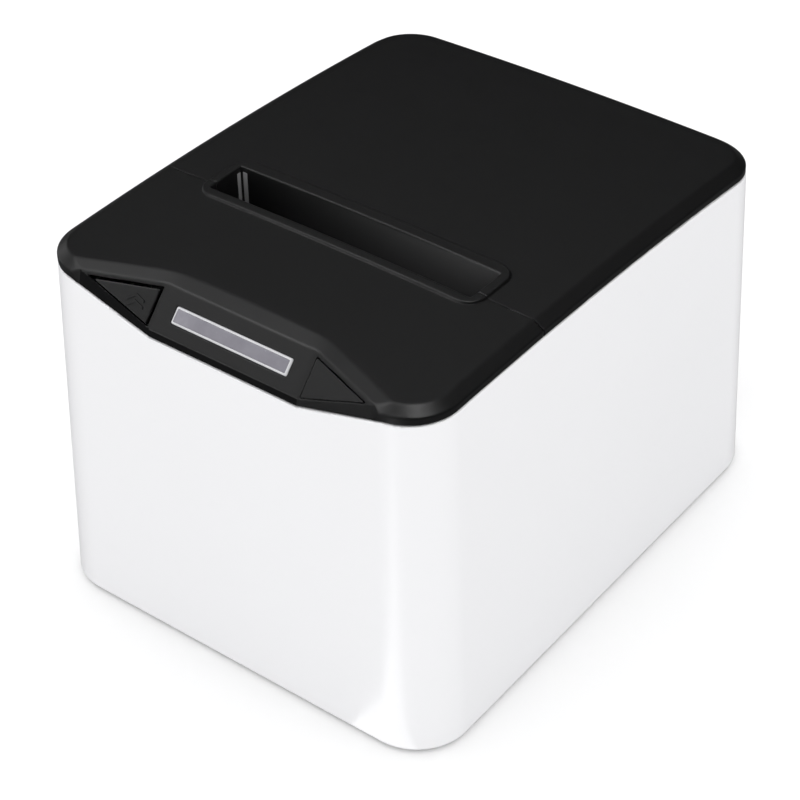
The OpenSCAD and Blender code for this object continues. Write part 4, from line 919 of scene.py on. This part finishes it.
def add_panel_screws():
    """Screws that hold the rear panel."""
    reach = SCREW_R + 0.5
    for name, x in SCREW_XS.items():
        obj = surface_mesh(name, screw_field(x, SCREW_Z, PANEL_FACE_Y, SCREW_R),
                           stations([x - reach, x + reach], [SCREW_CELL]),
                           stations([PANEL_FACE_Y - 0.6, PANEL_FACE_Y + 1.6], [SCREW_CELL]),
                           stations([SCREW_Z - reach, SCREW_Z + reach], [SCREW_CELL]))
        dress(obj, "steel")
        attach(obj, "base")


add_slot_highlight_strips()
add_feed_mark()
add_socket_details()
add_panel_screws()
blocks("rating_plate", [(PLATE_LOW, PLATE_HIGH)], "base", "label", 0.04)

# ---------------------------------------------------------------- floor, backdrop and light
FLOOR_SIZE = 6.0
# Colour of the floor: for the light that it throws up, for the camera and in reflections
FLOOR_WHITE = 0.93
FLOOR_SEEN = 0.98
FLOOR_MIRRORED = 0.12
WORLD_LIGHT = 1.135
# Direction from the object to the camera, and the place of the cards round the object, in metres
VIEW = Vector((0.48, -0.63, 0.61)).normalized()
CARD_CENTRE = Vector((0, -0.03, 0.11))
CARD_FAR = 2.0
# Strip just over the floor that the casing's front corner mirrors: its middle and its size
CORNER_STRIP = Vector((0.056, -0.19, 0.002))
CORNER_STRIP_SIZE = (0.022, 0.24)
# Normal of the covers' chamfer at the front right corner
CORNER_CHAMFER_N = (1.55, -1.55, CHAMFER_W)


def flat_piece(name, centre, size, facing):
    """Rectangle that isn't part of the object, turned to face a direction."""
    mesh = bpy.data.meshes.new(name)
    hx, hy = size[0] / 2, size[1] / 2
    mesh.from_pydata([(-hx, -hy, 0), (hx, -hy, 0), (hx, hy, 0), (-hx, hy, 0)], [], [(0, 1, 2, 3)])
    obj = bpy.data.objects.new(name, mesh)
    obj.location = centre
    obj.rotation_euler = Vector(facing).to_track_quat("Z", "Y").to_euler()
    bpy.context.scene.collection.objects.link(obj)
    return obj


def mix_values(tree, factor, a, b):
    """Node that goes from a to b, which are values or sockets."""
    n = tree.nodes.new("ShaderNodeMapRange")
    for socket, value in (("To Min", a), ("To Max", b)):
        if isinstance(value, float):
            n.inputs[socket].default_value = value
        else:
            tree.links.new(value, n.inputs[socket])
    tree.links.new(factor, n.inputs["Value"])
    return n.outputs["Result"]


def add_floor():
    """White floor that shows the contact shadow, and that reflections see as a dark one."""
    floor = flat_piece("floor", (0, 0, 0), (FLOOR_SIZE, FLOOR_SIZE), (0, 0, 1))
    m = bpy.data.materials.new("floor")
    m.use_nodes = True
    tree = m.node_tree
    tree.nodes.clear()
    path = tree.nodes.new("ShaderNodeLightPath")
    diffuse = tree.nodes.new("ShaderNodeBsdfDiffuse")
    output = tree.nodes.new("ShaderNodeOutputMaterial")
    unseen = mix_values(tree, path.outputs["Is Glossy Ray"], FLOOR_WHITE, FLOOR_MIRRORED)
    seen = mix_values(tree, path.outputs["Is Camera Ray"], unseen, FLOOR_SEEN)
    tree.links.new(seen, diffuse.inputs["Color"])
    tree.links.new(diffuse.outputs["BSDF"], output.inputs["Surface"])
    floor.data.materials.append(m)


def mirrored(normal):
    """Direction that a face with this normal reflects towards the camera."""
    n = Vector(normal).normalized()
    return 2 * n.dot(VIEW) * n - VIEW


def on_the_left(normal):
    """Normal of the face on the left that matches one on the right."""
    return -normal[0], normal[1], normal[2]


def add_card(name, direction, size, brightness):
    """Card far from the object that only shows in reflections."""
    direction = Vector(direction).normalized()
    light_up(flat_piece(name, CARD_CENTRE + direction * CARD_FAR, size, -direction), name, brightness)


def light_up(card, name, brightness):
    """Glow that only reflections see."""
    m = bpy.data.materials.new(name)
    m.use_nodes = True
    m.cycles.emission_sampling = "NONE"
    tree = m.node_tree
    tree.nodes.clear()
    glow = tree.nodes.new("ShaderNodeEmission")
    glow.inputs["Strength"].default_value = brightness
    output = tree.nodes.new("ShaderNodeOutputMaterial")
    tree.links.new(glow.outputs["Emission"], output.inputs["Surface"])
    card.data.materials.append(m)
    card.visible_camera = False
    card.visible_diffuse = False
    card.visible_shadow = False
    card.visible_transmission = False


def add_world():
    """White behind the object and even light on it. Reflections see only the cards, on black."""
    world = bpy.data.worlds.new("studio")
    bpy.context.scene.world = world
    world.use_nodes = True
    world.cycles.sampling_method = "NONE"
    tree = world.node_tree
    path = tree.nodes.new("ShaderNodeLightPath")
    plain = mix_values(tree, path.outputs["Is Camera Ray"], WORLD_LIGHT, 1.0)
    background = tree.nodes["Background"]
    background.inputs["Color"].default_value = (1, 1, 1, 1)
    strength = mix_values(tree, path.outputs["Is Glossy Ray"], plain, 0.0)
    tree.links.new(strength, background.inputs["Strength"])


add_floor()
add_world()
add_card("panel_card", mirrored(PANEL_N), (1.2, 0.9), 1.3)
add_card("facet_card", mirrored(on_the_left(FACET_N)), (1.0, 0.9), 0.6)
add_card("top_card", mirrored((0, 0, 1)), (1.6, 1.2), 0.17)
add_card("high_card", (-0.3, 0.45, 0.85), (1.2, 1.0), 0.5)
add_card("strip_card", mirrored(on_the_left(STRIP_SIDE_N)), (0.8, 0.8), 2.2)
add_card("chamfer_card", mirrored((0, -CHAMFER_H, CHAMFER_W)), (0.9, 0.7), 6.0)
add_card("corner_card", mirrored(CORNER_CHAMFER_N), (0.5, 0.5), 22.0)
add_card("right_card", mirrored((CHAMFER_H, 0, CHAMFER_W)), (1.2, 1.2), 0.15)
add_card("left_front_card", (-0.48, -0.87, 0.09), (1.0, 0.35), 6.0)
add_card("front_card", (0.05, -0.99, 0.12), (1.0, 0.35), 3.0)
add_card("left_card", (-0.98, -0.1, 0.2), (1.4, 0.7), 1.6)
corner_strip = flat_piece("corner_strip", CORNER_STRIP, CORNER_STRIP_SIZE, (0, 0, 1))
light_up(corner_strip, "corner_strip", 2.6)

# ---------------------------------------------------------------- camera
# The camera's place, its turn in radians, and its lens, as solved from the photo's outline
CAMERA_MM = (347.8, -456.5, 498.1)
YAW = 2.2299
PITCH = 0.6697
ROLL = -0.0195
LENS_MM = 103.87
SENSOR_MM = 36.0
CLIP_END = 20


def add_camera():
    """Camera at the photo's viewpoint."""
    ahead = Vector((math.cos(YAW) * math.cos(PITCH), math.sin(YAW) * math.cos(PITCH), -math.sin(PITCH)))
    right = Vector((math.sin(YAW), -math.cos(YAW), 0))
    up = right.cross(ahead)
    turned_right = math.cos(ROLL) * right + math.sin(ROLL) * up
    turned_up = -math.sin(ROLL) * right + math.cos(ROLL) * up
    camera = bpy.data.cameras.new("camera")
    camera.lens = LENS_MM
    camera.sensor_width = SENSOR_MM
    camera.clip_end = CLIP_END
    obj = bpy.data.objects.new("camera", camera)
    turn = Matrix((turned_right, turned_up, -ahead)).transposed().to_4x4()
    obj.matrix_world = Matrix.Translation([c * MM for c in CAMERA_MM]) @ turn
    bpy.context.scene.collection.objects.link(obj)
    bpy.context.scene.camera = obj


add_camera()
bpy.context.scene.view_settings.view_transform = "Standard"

= = =

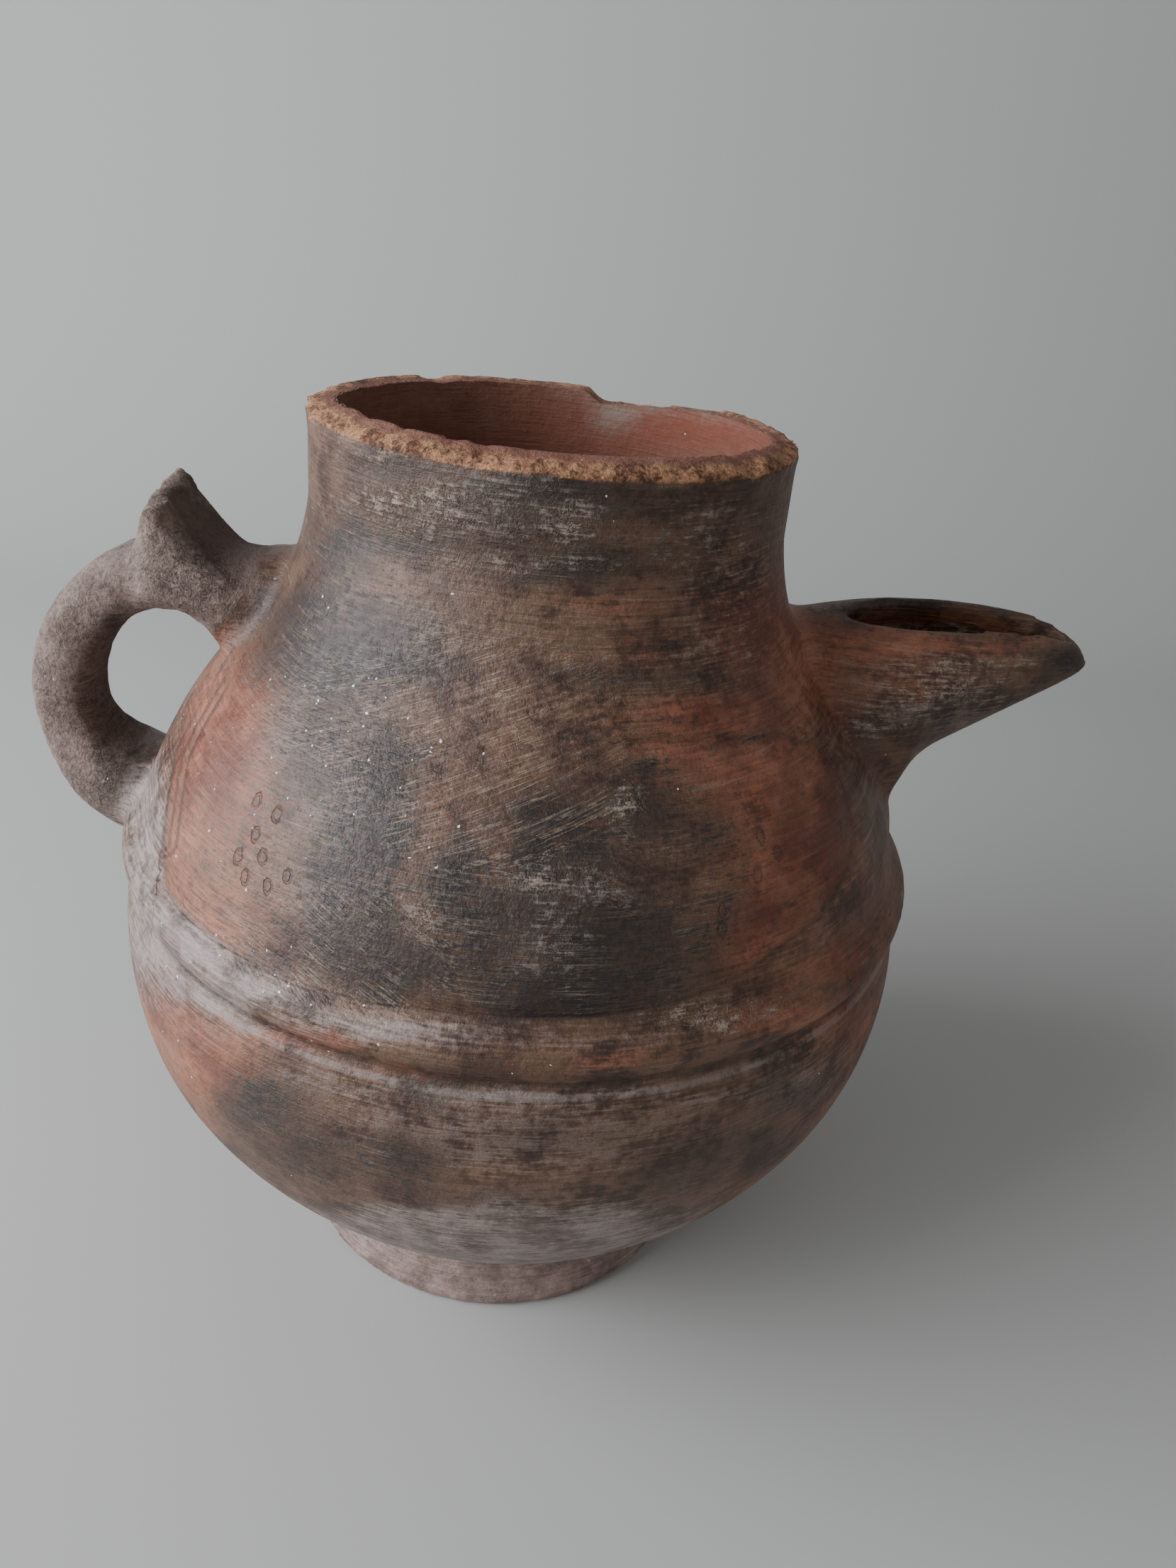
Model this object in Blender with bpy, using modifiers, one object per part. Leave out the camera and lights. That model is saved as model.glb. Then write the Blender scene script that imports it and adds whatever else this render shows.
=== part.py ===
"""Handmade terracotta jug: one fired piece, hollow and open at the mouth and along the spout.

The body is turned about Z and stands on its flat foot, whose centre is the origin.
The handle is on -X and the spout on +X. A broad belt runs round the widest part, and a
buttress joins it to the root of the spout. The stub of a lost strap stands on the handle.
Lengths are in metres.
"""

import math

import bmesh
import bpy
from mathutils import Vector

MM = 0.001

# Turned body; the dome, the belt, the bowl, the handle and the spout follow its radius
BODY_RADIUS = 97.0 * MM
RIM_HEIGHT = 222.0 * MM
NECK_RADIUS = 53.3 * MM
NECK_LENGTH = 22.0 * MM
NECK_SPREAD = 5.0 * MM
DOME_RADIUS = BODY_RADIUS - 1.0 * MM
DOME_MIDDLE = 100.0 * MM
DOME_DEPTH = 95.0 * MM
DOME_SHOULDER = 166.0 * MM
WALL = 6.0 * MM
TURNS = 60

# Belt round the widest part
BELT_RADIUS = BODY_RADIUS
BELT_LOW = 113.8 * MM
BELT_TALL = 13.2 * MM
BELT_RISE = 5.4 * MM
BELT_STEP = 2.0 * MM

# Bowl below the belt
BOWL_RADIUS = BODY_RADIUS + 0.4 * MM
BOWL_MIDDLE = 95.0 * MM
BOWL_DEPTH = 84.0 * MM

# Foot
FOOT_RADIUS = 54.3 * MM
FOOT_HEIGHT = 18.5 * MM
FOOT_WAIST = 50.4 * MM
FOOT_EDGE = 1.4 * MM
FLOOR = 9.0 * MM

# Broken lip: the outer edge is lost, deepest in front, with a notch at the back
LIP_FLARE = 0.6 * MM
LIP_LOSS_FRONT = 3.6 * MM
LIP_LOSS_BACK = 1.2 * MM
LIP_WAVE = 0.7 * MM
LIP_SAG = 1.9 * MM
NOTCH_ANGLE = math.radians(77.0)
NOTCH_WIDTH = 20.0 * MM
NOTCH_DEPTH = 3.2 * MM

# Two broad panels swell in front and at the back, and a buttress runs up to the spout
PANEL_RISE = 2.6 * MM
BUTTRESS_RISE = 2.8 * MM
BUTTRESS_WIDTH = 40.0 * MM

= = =

**WHAT YOU HAVE TO DO:** Of the entries above, repeat exactly the lines from the line with "Model this object" through the line with "BELT_STEP = 2.0 * MM", both of them included.

**EXERCISE ANSWER:**
Model this object in Blender with bpy, using modifiers, one object per part. Leave out the camera and lights. That model is saved as model.glb. Then write the Blender scene script that imports it and adds whatever else this render shows.
=== part.py ===
"""Handmade terracotta jug: one fired piece, hollow and open at the mouth and along the spout.

The body is turned about Z and stands on its flat foot, whose centre is the origin.
The handle is on -X and the spout on +X. A broad belt runs round the widest part, and a
buttress joins it to the root of the spout. The stub of a lost strap stands on the handle.
Lengths are in metres.
"""

import math

import bmesh
import bpy
from mathutils import Vector

MM = 0.001

# Turned body; the dome, the belt, the bowl, the handle and the spout follow its radius
BODY_RADIUS = 97.0 * MM
RIM_HEIGHT = 222.0 * MM
NECK_RADIUS = 53.3 * MM
NECK_LENGTH = 22.0 * MM
NECK_SPREAD = 5.0 * MM
DOME_RADIUS = BODY_RADIUS - 1.0 * MM
DOME_MIDDLE = 100.0 * MM
DOME_DEPTH = 95.0 * MM
DOME_SHOULDER = 166.0 * MM
WALL = 6.0 * MM
TURNS = 60

# Belt round the widest part
BELT_RADIUS = BODY_RADIUS
BELT_LOW = 113.8 * MM
BELT_TALL = 13.2 * MM
BELT_RISE = 5.4 * MM
BELT_STEP = 2.0 * MM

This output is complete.